MATERIAL

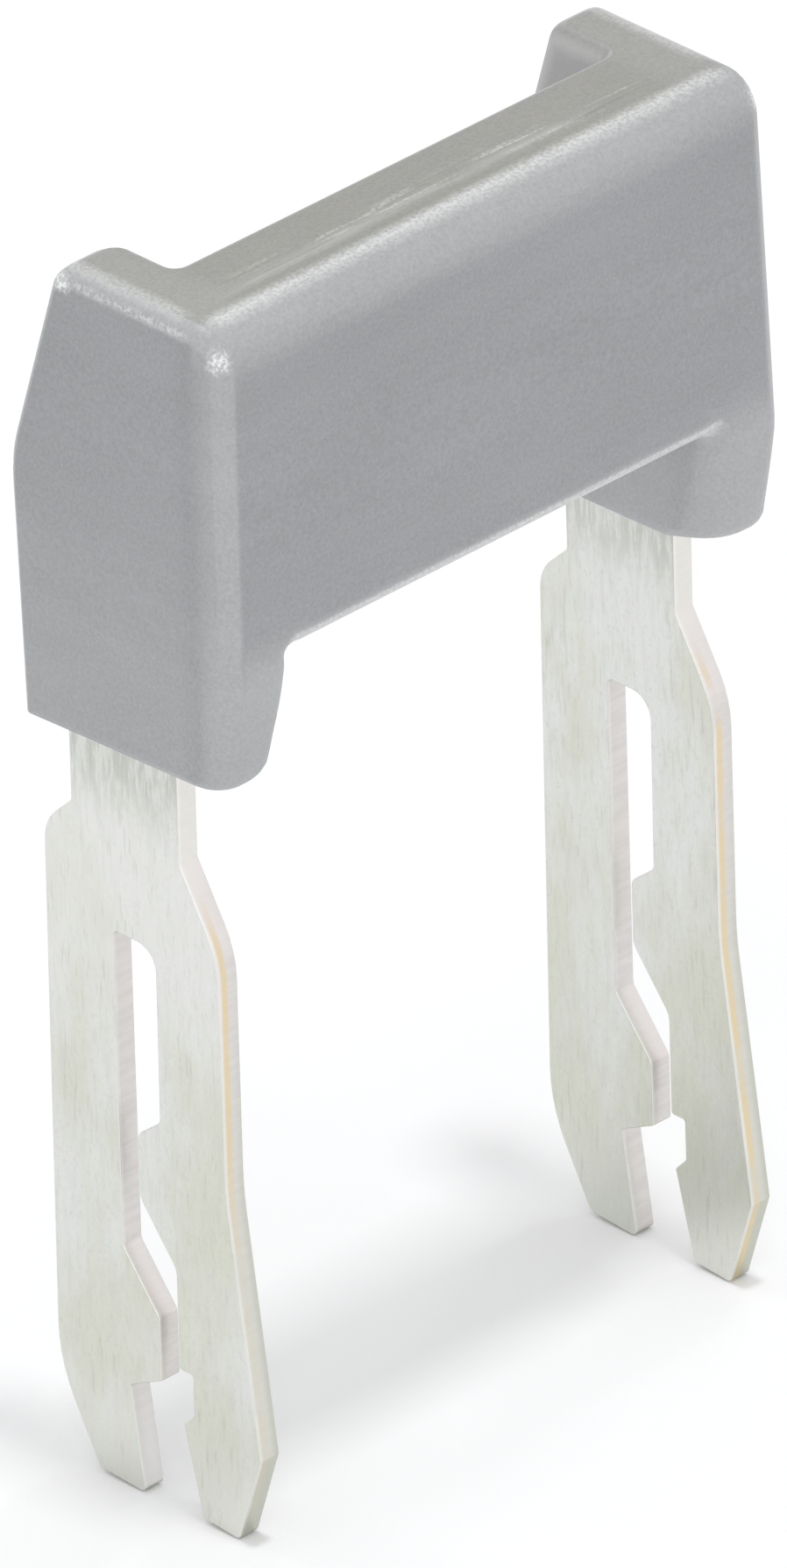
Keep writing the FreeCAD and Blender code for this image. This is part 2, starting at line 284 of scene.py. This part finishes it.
class Finish(Nodes):
    """One material with its Principled shader."""

    def __init__(self, name):
        self.material = bpy.data.materials.new(name)
        self.material.use_nodes = True
        super().__init__(self.material.node_tree)
        self.shader = self.tree.nodes["Principled BSDF"]
        self.place = self.node("ShaderNodeTexCoord", {}, {}, "Object")
        self.facing = self.node("ShaderNodeTexCoord", {}, {}, "Normal")

    def noise(self, x, y, z, detail=2.0, roughness=0.5):
        """Fractal noise from 0 to 1, with so many cells to the millimetre on each axis."""
        cells = {0: self.place, 1: (x / MM, y / MM, z / MM)}
        where = self.node("ShaderNodeVectorMath", {"operation": "MULTIPLY"}, cells)
        inputs = {"Vector": where, "Scale": 1.0, "Detail": detail, "Roughness": roughness}
        return self.node("ShaderNodeTexNoise", {"noise_dimensions": "3D"}, inputs, "Fac")

    def blend(self, factor, first, second):
        """A colour between two colours."""
        settings = {"data_type": "RGBA", "clamp_factor": True}
        return self.node("ShaderNodeMix", settings, {0: factor, 6: first, 7: second}, 2)

    def bump(self, height, distance, strength=1.0, under=None):
        """A Bump node; under is the bump that this one lies on."""
        inputs = {"Height": height, "Distance": distance, "Strength": strength}
        if under is not None:
            inputs["Normal"] = under
        return self.node("ShaderNodeBump", {}, inputs)

    def feed(self, name, value):
        """Gives one of the shader's sockets a varying value or a constant."""
        self.give(self.shader.inputs[name], value)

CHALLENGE
Copy the material above verbatim.

RESPONSE
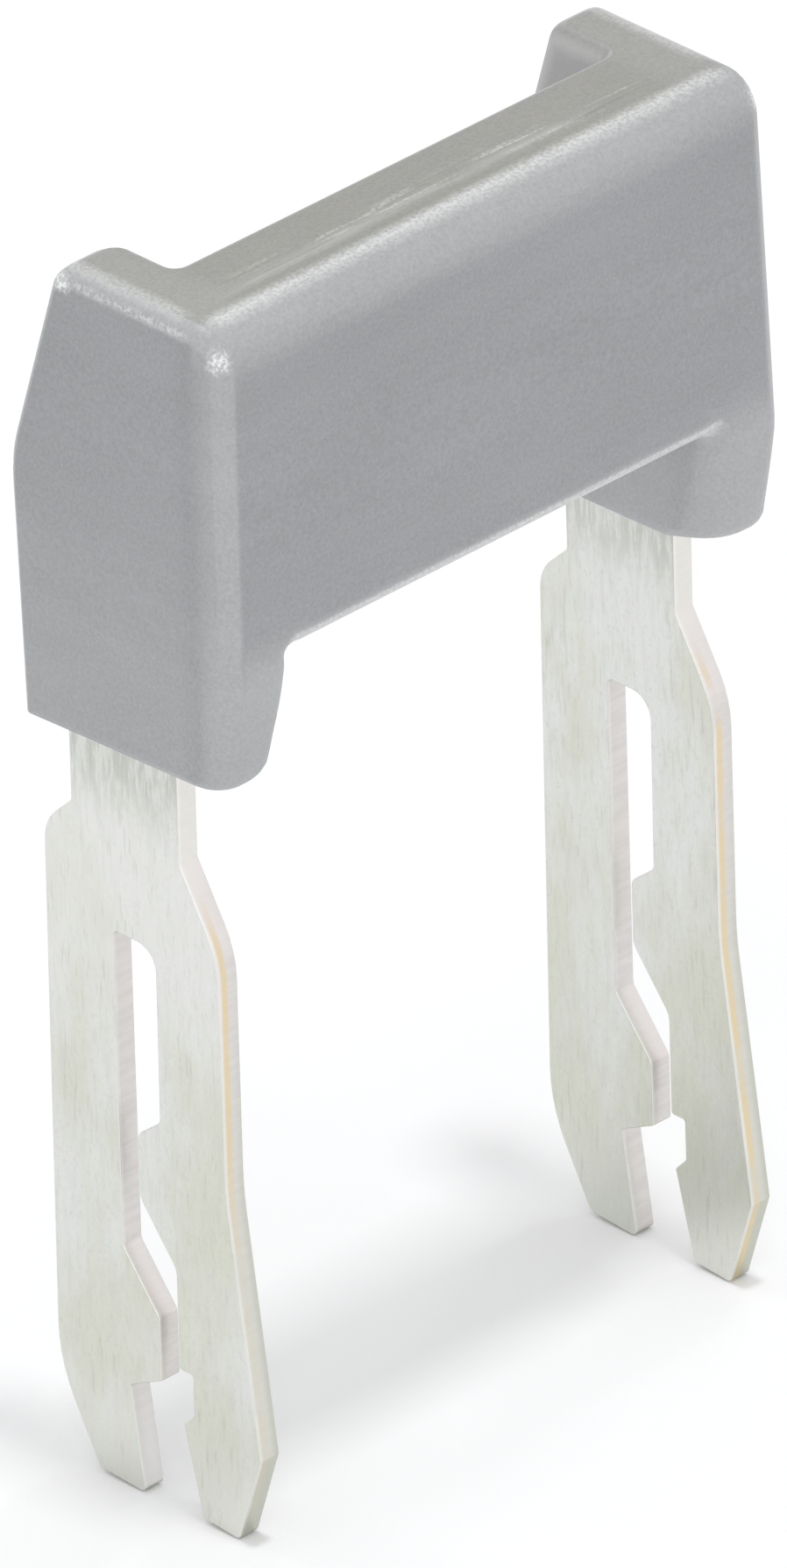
Keep writing the FreeCAD and Blender code for this image. This is part 2, starting at line 284 of scene.py. This part finishes it.
class Finish(Nodes):
    """One material with its Principled shader."""

    def __init__(self, name):
        self.material = bpy.data.materials.new(name)
        self.material.use_nodes = True
        super().__init__(self.material.node_tree)
        self.shader = self.tree.nodes["Principled BSDF"]
        self.place = self.node("ShaderNodeTexCoord", {}, {}, "Object")
        self.facing = self.node("ShaderNodeTexCoord", {}, {}, "Normal")

    def noise(self, x, y, z, detail=2.0, roughness=0.5):
        """Fractal noise from 0 to 1, with so many cells to the millimetre on each axis."""
        cells = {0: self.place, 1: (x / MM, y / MM, z / MM)}
        where = self.node("ShaderNodeVectorMath", {"operation": "MULTIPLY"}, cells)
        inputs = {"Vector": where, "Scale": 1.0, "Detail": detail, "Roughness": roughness}
        return self.node("ShaderNodeTexNoise", {"noise_dimensions": "3D"}, inputs, "Fac")

    def blend(self, factor, first, second):
        """A colour between two colours."""
        settings = {"data_type": "RGBA", "clamp_factor": True}
        return self.node("ShaderNodeMix", settings, {0: factor, 6: first, 7: second}, 2)

    def bump(self, height, distance, strength=1.0, under=None):
        """A Bump node; under is the bump that this one lies on."""
        inputs = {"Height": height, "Distance": distance, "Strength": strength}
        if under is not None:
            inputs["Normal"] = under
        return self.node("ShaderNodeBump", {}, inputs)

    def feed(self, name, value):
        """Gives one of the shader's sockets a varying value or a constant."""
        self.give(self.shader.inputs[name], value)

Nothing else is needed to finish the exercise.